The Home Mission Cemetery is a historic cemetery located on West Dove Wing Way in the Maricopa County of Arizona, which is slightly outside of the Surprise town border. The cemetery is also known as the "Sleeping Bride Cemetery" and the "Thompson Cemetery". The Pioneers' Cemetery Association (PCA) defines a "historic cemetery" as one which has been in existence for more than fifty years.

History
Lewis and his wife Marie Thompson were homesteaders who settled down in the area which is now part of the town of Surprise. In 1936, Marie established a small cemetery in one acre of the Thompson family ranch.

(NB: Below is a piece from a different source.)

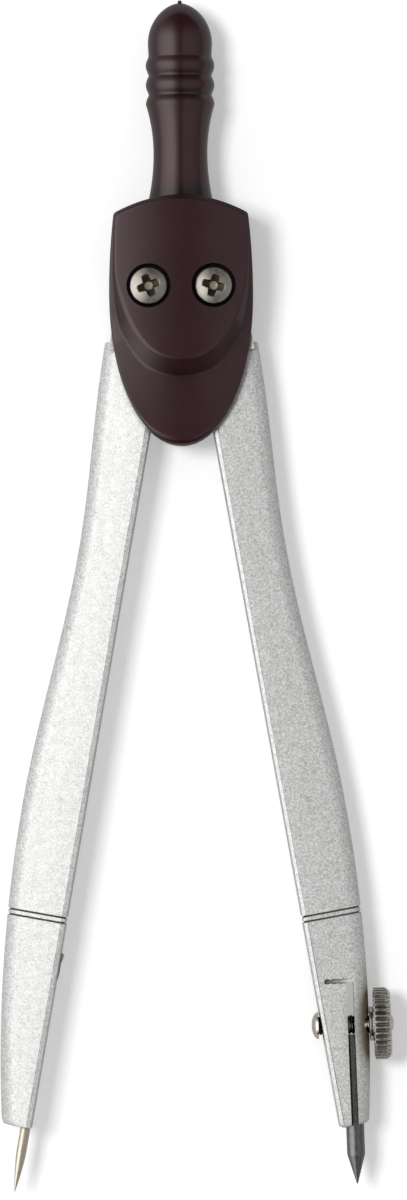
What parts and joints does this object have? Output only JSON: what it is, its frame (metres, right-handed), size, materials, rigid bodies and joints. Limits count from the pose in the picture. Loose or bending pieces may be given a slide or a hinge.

The Thompson's would regularly hold Bible studies in their ranch house. In 1936, their son, 15 year-old Robert Thompson and his friend were playing with a gun when suddenly it accidentally went off and fatally shot him. Thus, he became the first person to be buried in the cemetery.

In the 1950s the property, which included the cemetery, was passed on to Reverent James Outlaw, a Pentecostal preacher and his religious Mission. The members of the Mission were the ones who called the cemetery the "Sleeping Bride Cemetery". This was within the believe that Christians are brides of Christ.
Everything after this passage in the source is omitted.